Kevin Maciej Dąbrowski (born 9 June 1998) is a Polish professional footballer who plays as a goalkeeper for Queen of the South, on loan from Hibernian. Dabrowski has also had loan spells with Berwick Rangers, Civil Service Strollers,  Cowdenbeath and Dumbarton.

Career
Dąbrowski came through the youth systems at Ostrovia 1909 Ostrów Wielkopolski and Lech Poznań II, before he signed for Scottish club Hibernian in the summer of 2017.

He was loaned to Berwick Rangers in September 2018, returning to Hibs in October 2018. Dąbrowski was then loaned to Civil Service Strollers for a short period in November 2018.

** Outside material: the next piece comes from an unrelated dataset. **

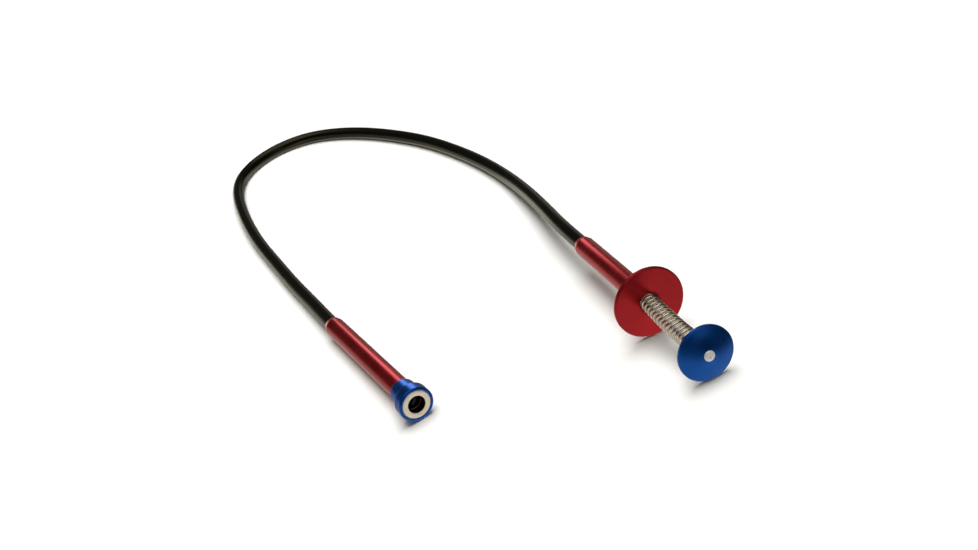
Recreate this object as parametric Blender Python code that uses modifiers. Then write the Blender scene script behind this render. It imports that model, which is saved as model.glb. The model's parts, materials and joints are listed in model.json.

Dąbrowski then signed for Cowdenbeath on loan for the first part of the 2019–20 season. He earned a man of the match award, and praise from the opposition manager Craig Levein, for his performance in a League Cup match against Hearts in July 2019.

On 8 September 2020, he joined Dumbarton on loan for the remainder of the season, but was recalled by Hibs in January 2021. On 27 April 2021, Dąbrowski signed a two-year contract extension at Hibs. 

Dąbrowski made his first team debut for Hibs on 1 February 2022, in a goalless draw with their Edinburgh derby rivals Hearts.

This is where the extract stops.